Ryanair is facing challenges in its business performance, leading to disappointment among investors. The Irish budget airline’s stock has fallen by 17% following the release of a quarterly earnings report that was weaker than anticipated. The company’s revenue remained stable at €3.6 billion ($4 billion) compared to last year, but profits nearly halved to €336 million. CEO Michael O’Leary noted that while more passengers are flying with Ryanair—up by 10% to 55 million—the company is struggling to boost fares and bookings as desired.
During the earnings call, O’Leary highlighted the challenges in achieving close-in fare performance, particularly as the company approaches peak travel months in July, August, and September. He attributed some of the difficulties to declining demand and rising labor costs, and he also pointed fingers at Boeing for ongoing delivery delays, a persistent issue for the airline.
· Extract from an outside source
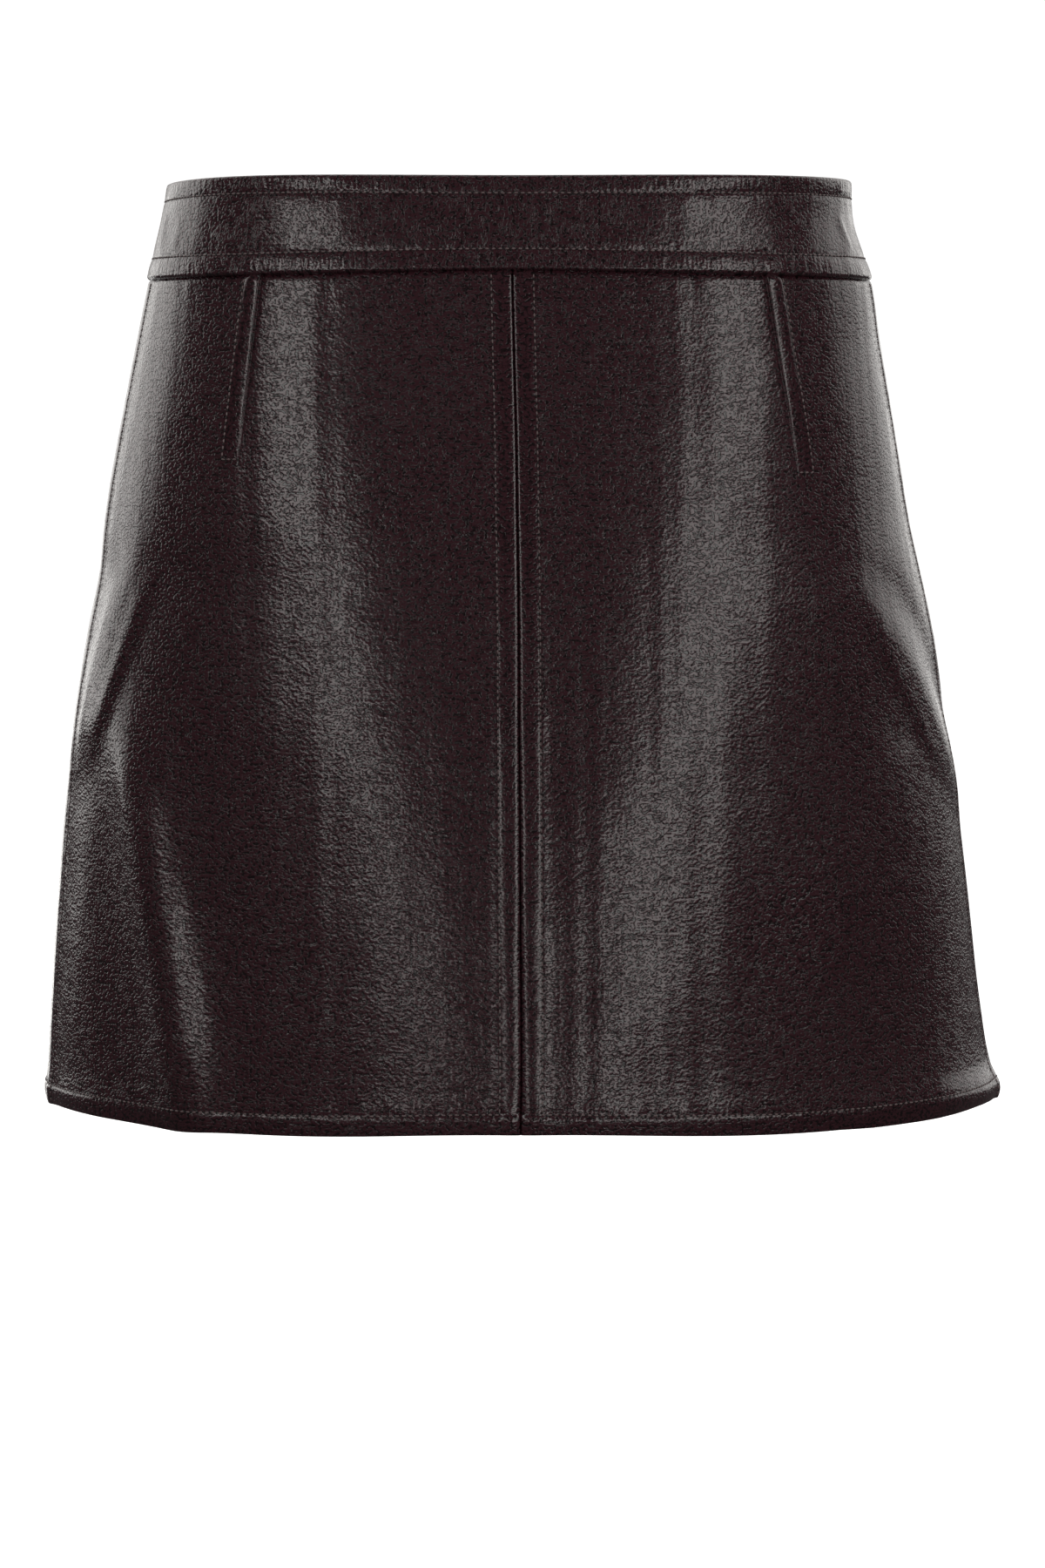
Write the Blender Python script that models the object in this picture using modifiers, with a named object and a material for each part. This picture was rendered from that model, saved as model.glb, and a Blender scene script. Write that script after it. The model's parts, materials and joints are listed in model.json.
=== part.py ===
"""A vinyl mini skirt as it is worn: a hollow A-line tube, open at the waist and at the hem.

It is cut as a waistband in three lengths, two front panels and two back panels. A seam runs down the centre
front, a dart shapes each panel under the waistband, and a zip closes the centre back.

Lengths are in millimetres until a mesh is made. A place on the cloth is an angle round the tube and a drop
below the waist edge. The angle is in degrees from the centre front, positive towards +X, and 180 at the centre
back. The front faces -Y, +Z is up, and the origin is in the middle of the waistband, where a waist holds it.
"""

import math
from bisect import bisect_right
from collections import namedtuple

import bmesh
import bpy
import numpy as np
from mathutils import Matrix, Vector

MM = 0.001
COLLECTION = "vinyl_mini_skirt"

# Driving sizes, in millimetres.
HEM_DROP = 362.5
WAIST_ABOVE_ORIGIN = 19.5
WAIST_DIP = 1.1
WAIST_SIDE_DIPS = {"left": 2.2, "right": 0.8}
BAND_SEAM_FRONT = 37.2
BAND_SEAM_SIDE = 39.5
WALL = 1.2
BAND_WALL_INSIDE = 1.4
HEM_SAG = 1.6
HEM_SIDE_RISES = {"left": 2.4, "right": 3.6}
HEM_TURN = 1.0
HEM_TURN_UP = 8.0
SEAM_GAP = 0.4
WAIST_SEAM_GAP = 0.55
CENTRE_FRONT_GAP = 0.7
ZIP_GAP = 1.9

# Where the seams and darts lie round the tube, in degrees.
SIDE_SEAM = 85.0
FRONT_DART = 52.2
BACK_DART = 130.0
DART_LENGTHS = {FRONT_DART: 76.0, BACK_DART: 94.0}

# How finely the walls are divided.
COLUMN_STEP = 6.6
ROW_STEP = 14.5

# The tube's sections. Left, right, front and back are its reaches from the axis, turn is how far its seams
# have swung round, in degrees, and square is 2 for an ellipse and more for a squarer ring.
Section = namedtuple("Section", "drop left right front back turn square")
SECTIONS = (
    Section(0, 132.3, 132.8, 87.0, 88.0, 0.8, 2.40),
    Section(16, 134.5, 132.9, 89.2, 90.8, 0.8, 2.40),
    Section(39, 140.1, 140.5, 92.5, 95.0, 0.9, 2.40),
    Section(66, 145.6, 144.8, 97.0, 101.5, 1.2, 2.38),
    Section(100, 152.5, 150.7, 103.0, 109.5, 1.6, 2.35),
    Section(134, 158.4, 156.1, 108.0, 116.5, 1.8, 2.33),
    Section(151, 160.1, 160.0, 110.2, 119.0, 1.9, 2.31),
    Section(177, 165.2, 165.6, 113.0, 122.0, 2.0, 2.29),
    Section(203, 169.6, 169.9, 115.2, 123.5, 2.0, 2.27),
    Section(237, 173.3, 174.7, 117.4, 124.0, 2.1, 2.25),
    Section(288, 177.9, 180.6, 119.4, 123.0, 2.2, 2.20),
    Section(323, 180.4, 184.8, 120.2, 122.0, 2.3, 2.18),
    Section(345, 181.4, 188.6, 120.4, 121.6, 2.3, 2.17),
    Section(356, 182.3, 192.2, 120.4, 121.5, 2.2, 2.16),
    Section(HEM_DROP, 181.4, 190.2, 120.0, 121.0, 2.2, 2.15),
)

# The largest folds, each a soft ridge from its top to its low end. Width is in degrees round the tube and
# height in millimetres, and a fold of negative height is a trough.
Fold = namedtuple("Fold", "name top_angle top_drop low_angle low_drop width height")
FOLDS = (
    Fold("left hip ridge", -71, 146, -79, 226, 4.5, 1.9),
    Fold("left hip trough", -63, 152, -71, 230, 5.0, -1.3),
    Fold("left side ridge", -64, 196, -53, 372, 5.0, 1.9),
    Fold("left side trough", -73, 236, -64, 372, 5.0, -1.2),
    Fold("right hip ridge", 61, 146, 81, 222, 4.5, 1.8),
    Fold("right hip trough", 69, 140, 88, 206, 4.5, -1.2),
    Fold("right high ridge", 55, 156, 55, 196, 4.0, 0.8),
    Fold("right middle ridge", 63, 218, 63, 256, 4.5, 0.9),
    Fold("right low ridge", 53, 250, 51, 304, 5.0, 1.1),
    Fold("right side ridge", 70, 262, 66, 372, 5.5, 1.1),
    Fold("back left hip ridge", -110, 144, -98, 214, 5.0, 1.8),
    Fold("back right hip ridge", 108, 152, 97, 222, 5.0, 1.8),
    Fold("back left seat ridge", -124, 206, -133, 372, 6.0, 1.7),
    Fold("back right seat ridge", 123, 216, 134, 372, 6.0, 1.8),
    Fold("back left low ridge", -152, 252, -150, 334, 6.0, 1.0),
    Fold("back right low ridge", 155, 270, 152, 352, 6.0, 1.0),
)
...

Despite these setbacks, O’Leary has consistently defended Boeing, even after a safety incident earlier this year involving a 737 Max 9.
O’Leary remarked that consumers seem to be experiencing more financial strain than earlier in the recovery from COVID-19, with inflation and slow economic growth impacting spending in the European Union. He indicated that this might result in Ryanair operating fewer aircraft, which he suggested could have benefits for the airline in the long run. “We will have less capacity into summer 2025 than we were originally scheduled to have with our Boeing delivery, and then we’re looking at two years of essentially no capacity growth at all,” O’Leary explained. He added that if consumer pressure persists over the next year to 18 months, this situation might not be detrimental for the airline.